Former Commerce Minister Chen Deming noted a 7.8-percent surge in FDI in the service sector last year.
"Foreign investment in China will be generally stable, but the country should optimize the foreign investment mix," Chen said. "Improving the foreign investment list and ushering in a bigger inflow of foreign capital are important."
"Shortening the list of restricted sectors shows the government is moving towards a management based on negative lists," Chen said, referring to the method of employing lists of only banned practices.
The negative-list management has gained traction in China after being promoted in the Shanghai Free Trade Zone since its establishment in 2013.
The number of sectors in which foreign investment is restricted in the Shanghai zone was reduced to 139 last year from 190 in 2013. The length of this year's list is expected to be shorter.
"As China adopts the negative-list management that promises a higher degree of openness, foreign countries will in return open their markets wider to China," Chen said.
James Zimmerman, chairman of the American Chamber of Commerce in China, said to Xinhua, "We look forward to seeing details of the revised catalogue and streamlining measures, and share the premier's hopes for a stable, fair, transparent and predictable business environment in China."
"Recent positive trends have raised the expectations of current and potential foreign investors in China for inbound investment reform and opening," Zimmerman said.
In contrast to Chinese firms' usual strategy of beating foreign competitors on price, the government is rolling out policies to encourage firms to participate in overseas infrastructure development projects to move the country's exports up the value chain.
Chinese leaders have promoted the country's railway technologies in foreign countries, such as Angola where the China-made 1,344-km railroad project was put into operation.
China will also encourage its companies to win more global market share in electric power, communications, engineering machinery, automobiles, aircraft and electronics.
Free trade zones
With promises of free trade, greater financial opening and fewer government restrictions in business activities, China is trying to build a network of free trade zones.
Premier Li said China will advance talks on free trade zones and investment pacts with countries and organizations including the Gulf Cooperation Council, Israel and the Association of Southeast Asian Nations.
China will also continue negotiations on investment agreements with the United States and the European Union, Li said.
These talks are part of China's development initiatives known as the Silk Road Economic Belt and the 21st Century Maritime Silk Road.
Proposed by President Xi Jinping in 2013, the Belt and Road initiatives aim to connect the Pacific, the Indian Ocean and the Atlantic, refreshing the Middle East's historic role at the crossroads of international trade and cultural exchange.
Developing free trade zones with other countries is also a major step by China to promote reform and opening up under the current situation of a slowing domestic economy, dubbed by the Chinese leadership as the "new normal."
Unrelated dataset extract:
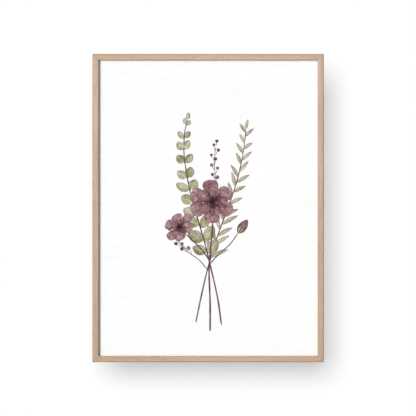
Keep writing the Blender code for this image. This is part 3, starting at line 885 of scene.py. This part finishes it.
def berry_spray(points, count):
    """A thin stem that forks into short stalks, each with a round berry and the dark dot of its crown."""
    line = paint_stem(points, 1.9, 1.0, LAYER["berry stem"])
    for n, share in enumerate(np.linspace(0.42, 1.0, count)):
        point, heading = along_line(line, share)
        side = 0 if n == count - 1 else (1 if n % 2 else -1)
        turn = side * rng.uniform(0.5, 0.85)
        reach = rng.uniform(9, 15) * (1.1 - 0.35 * share)
        stalk = arc_line(point, heading + turn, reach, -0.5 * side, np.linspace(0, 1, 5))
        paint_stem(stalk, 1.05, 0.85, LAYER["berry stem"])
        radius = rng.uniform(2.9, 4.1) * (1.12 - 0.3 * share)
        end, beyond = along_line(stalk, 1.0)
        middle = end + (radius - 0.4) * toward(beyond)
        layer = LAYER["berry"] + n % 2
        load = rng.uniform(0.75, 1.1)
        paint_dot("berry", middle, radius, layer, load, rng.uniform(0.1, 0.6), shine=0.62)
        paint_dot("berry", middle + radius * 0.72 * toward(beyond), 0.6, layer + 1, 1.5, 0.9)


def paint_design():
    """A loose posy: two leafy branches that cross low on the sheet, two open flowers, a bud, and berries.
    Then each kind of mark becomes one piece, in paint of its own."""
    narrow_leaf_branch()
    berry_spray(LOW_SPRAY, count=9)
    berry_spray(HIGH_SPRAY, count=11)
    round_leaf_branch()
    for points, wide, narrow in ((MIDDLE_STEM, 3.6, 2.6), (LEFT_STEM, 2.4, 2.0), (RIGHT_STEM, 2.2, 1.8)):
        paint_stem(points, wide, narrow, LAYER["flower stem"], tint=0.7)
    paint_blossom(centre=(8, 12), radius=46, lean=1.2, amount=0.92, load=1.0)
    paint_blossom(centre=(-58, -38), radius=32, lean=2.3, amount=0.8, load=0.9)
    paint_bud(foot=RIGHT_STEM[-1], heading=0.95, length=33)
    for name, kind, paint, light, deep, veins in (
        ("painted_stems", "stem", "stem paint", (158, 122, 114), (118, 74, 82), None),
        ("painted_round_leaves", "sage", "sage paint", (176, 178, 136), (142, 120, 100), "leaf"),
        ("painted_narrow_leaves", "olive", "olive paint", (189, 188, 152), (152, 122, 108), "leaf"),
        ("painted_petals", "petal", "plum paint", (138, 92, 97), (88, 44, 52), "petal"),
        ("painted_hearts", "heart", "dark plum paint", (88, 54, 62), (54, 30, 40), None),
        ("painted_berries", "berry", "berry paint", (134, 87, 92), (88, 46, 55), None),
    ):
        lay_marks(name, kind, make_paint(paint, linear(*light), linear(*deep), veins))


# Wall, floor, light and camera

FLOOR_Z = -1.75
FLOOR_REACH = 16
WALL_Y = 0.4 * MM
WALL_REACH = 9
WALL_TOP = 4
BOARD_WIDTH = 0.448
BOARD_HEIGHT = 0.597
BOARD_TO_WALL = 0.15
SHADOW_RIGHT = 0.0218  # how far the shadow's middle lies right of the picture's
SHADOW_DOWN = 0.0305  # and how far below it
WALL_GLOW = 0.319
FLOOR_GLOW = 0.2
WORLD_LIGHT = 0.30
WORLD_SEEN = 0.9  # what the camera sees past the wall and the floor
KEY_STRENGTH = 2.81
WALL_STRENGTH = 3.04
BACK_STRENGTH = 2.1
KEY_TOWARD = (-0.48, -1, 0.14)
WALL_TOWARD = (-SHADOW_RIGHT, -BOARD_TO_WALL, SHADOW_DOWN)  # from the shadow to the board
BACK_TOWARD = (0.55, 1, 0.6)
KEY_SPREAD = 25
WALL_SPREAD = 31
BACK_SPREAD = 40
LENS_MM = 120.0
SENSOR_MM = 36.0
IMAGE_PIXELS = 416
FRAME_PIXELS = 231.6  # the frame's width in the photograph
FRAME_ASIDE = 0.1  # how many pixels the frame stands right of the photo's middle
PIXEL = 2 * HALF_WIDTH / FRAME_PIXELS  # metres of the front face to a pixel
FACE_TO_CAMERA = IMAGE_PIXELS * PIXEL * LENS_MM / SENSOR_MM


def make_wall_paint():
    """White wall paint seen from in front, with a little light of its own as in a bright studio. From
    behind, and for every ray but the camera's, the wall is open, so that the back can be lit and seen."""
    material, w = new_material("white wall")
    cloud = w.noise(w.node("TexCoord").outputs["Object"], 3, detail=3)
    tone = w.mix(cloud, linear(196.5, 196.5, 196.5), linear(197.5, 197.5, 197.5))
    glow = w.shader("Emission", color=WHITE, strength=WALL_GLOW)
    lit = w.in_order(w.node("AddShader"), w.shader("BsdfDiffuse", color=tone), glow)
    front = w.minus(1.0, w.node("NewGeometry").outputs["Backfacing"])
    seen = w.times(w.node("LightPath").outputs["Is Camera Ray"], front)
    w.surface(w.blend(seen, w.shader("BsdfTransparent"), lit))
    return material


def make_board_paint():
    """A dark, matt board, which is never seen."""
    material, w, shader, place = new_finish("dark board", roughness=0.9)
    w.feed(shader["Base Color"], w.mix(w.noise(place, 12), linear(40, 40, 40), linear(52, 52, 52)))
    return material


def make_floor_paint():
    """A pale, matt studio floor, with a little light of its own."""
    material, w, shader, place = new_finish("pale floor", roughness=0.8, specular=0.2)
    cloud = w.noise(place, 1.2, detail=3)
    w.feed(shader["Base Color"], w.mix(cloud, linear(238, 238, 238), linear(243, 243, 243)))
    shader["Emission Color"].default_value = WHITE
    shader["Emission Strength"].default_value = FLOOR_GLOW
    return material


def add_sheet(name, corners, material):
    """One flat rectangle of the set, which isn't part of the object."""
    sheet = add_object(name, corners, [(0, 1, 2, 3)], material)
    return sheet


def upright(reach, y, low, high):
    """The corners of an upright rectangle that faces the camera."""
    return [(-reach, y, low), (reach, y, low), (reach, y, high), (-reach, y, high)]


def hide_from(made, *rays):
    """Leaves an object or a lamp out of these kinds of ray."""
    for kind in rays:
        setattr(made, "visible_" + kind, False)


def build_set():
    """A wall just behind the object, a floor below it, and an unseen board that shades the wall."""
    wall = add_sheet("wall", upright(WALL_REACH, WALL_Y, FLOOR_Z, WALL_TOP), make_wall_paint())
    a, z = FLOOR_REACH, FLOOR_Z
    floor = add_sheet("floor", [(-a, -a, z), (a, -a, z), (a, a, z), (-a, a, z)], make_floor_paint())
    low, high = CENTRE_Z - BOARD_HEIGHT / 2, CENTRE_Z + BOARD_HEIGHT / 2
    corners = upright(BOARD_WIDTH / 2, -BOARD_TO_WALL, low, high)
    board = add_sheet("shadow board", corners, make_board_paint())
    hide_from(board, "camera", "diffuse", "glossy", "transmission")
    hide_from(floor, "diffuse", "glossy", "shadow")
    return wall, board


def add_sun(name, toward_lamp, spread, strength):
    """Even soft light that comes from that direction, spread over that many degrees."""
    light = bpy.data.lights.new(name, "SUN")
    light.angle = math.radians(spread)
    light.energy = strength
    lamp = bpy.data.objects.new(name, light)
    lamp.rotation_euler = Vector(toward_lamp).to_track_quat("Z", "Y").to_euler()
    scene.collection.objects.link(lamp)
    return lamp


def link_lamp(lamp, state, wall, board):
    """With the state INCLUDE the lamp lights the wall alone, shaded by the board alone. With EXCLUDE it
    lights all but the wall, past the board."""
    for role, sheet in (("receiver", wall), ("blocker", board)):
        linked = bpy.data.collections.new(lamp.name + " " + role)
        linked.objects.link(sheet)
        setattr(lamp.light_linking, role + "_collection", linked)
        linked.collection_objects[0].light_linking.link_state = state


def hang_lamps(wall, board):
    """A soft lamp from the left, and one behind for the back. The wall has a lamp of its own, which the
    board shades, so that the shadow on the wall is as soft and as far aside as in the photograph."""
    key = add_sun("key", KEY_TOWARD, KEY_SPREAD, KEY_STRENGTH)
    link_lamp(key, "EXCLUDE", wall, board)
    hide_from(key, "glossy")  # or the pane would mirror it as a white disc
    wall_lamp = add_sun("wall lamp", WALL_TOWARD, WALL_SPREAD, WALL_STRENGTH)
    link_lamp(wall_lamp, "INCLUDE", wall, board)
    add_sun("back", BACK_TOWARD, BACK_SPREAD, BACK_STRENGTH)


def make_surroundings():
    """Even white light all round, which the camera sees brighter than it lights."""
    world = bpy.data.worlds.new("studio")
    world.use_nodes = True
    world.node_tree.nodes.clear()
    w = Wiring(world.node_tree)
    even = w.shader("Background", color=WHITE, strength=WORLD_LIGHT)
    seen = w.shader("Background", color=WHITE, strength=WORLD_SEEN)
    w.surface(w.blend(w.node("LightPath").outputs["Is Camera Ray"], even, seen), "OutputWorld")
    scene.world = world


def place_camera():
    """A camera straight in front, as far off as makes the frame as wide in the image as in the photograph.
    The image is shown in plain screen colours."""
    camera = bpy.data.cameras.new("camera")
    camera.lens = LENS_MM
    camera.sensor_width = SENSOR_MM
    camera.clip_start = 0.05
    camera.clip_end = 60
    stand = bpy.data.objects.new("camera", camera)
    stand.location = (-FRAME_ASIDE * PIXEL, FRONT_Y - FACE_TO_CAMERA, CENTRE_Z)
    stand.rotation_euler = (math.pi / 2, 0, 0)
    scene.collection.objects.link(stand)
    scene.camera = stand
    scene.view_settings.view_transform = "Standard"
    scene.view_settings.look = "None"


dress_nodes()
paint_design()
hang_lamps(*build_set())
make_surroundings()
place_camera()

bpy.context.view_layer.update()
After establishing its first pilot free trade zone in 2013 in Shanghai, it has approved similar zones in Guangdong in the south, Tianjin in the north and Fujian in the east.
It is hoped that those Chinese pilot zones will interface with international free trade zones, with China prioritizing such arrangements along the Belt and Road.
"We will extend good practice developed in these zones to the rest of the country so that such zones become leading reform and opening up areas, each with its own distinctive features," Li said.
While free trade between China and other countries has long bubbled away at a relatively low level, experiments in those zones are aimed at accumulating experience for China to increase free trade, said Li Guanghui, vice president of the Chinese Academy of International Trade and Economic Cooperation.
The expansion of free trade zones will also help China better protect its interests in bilateral and multilateral trade negotiations, he said.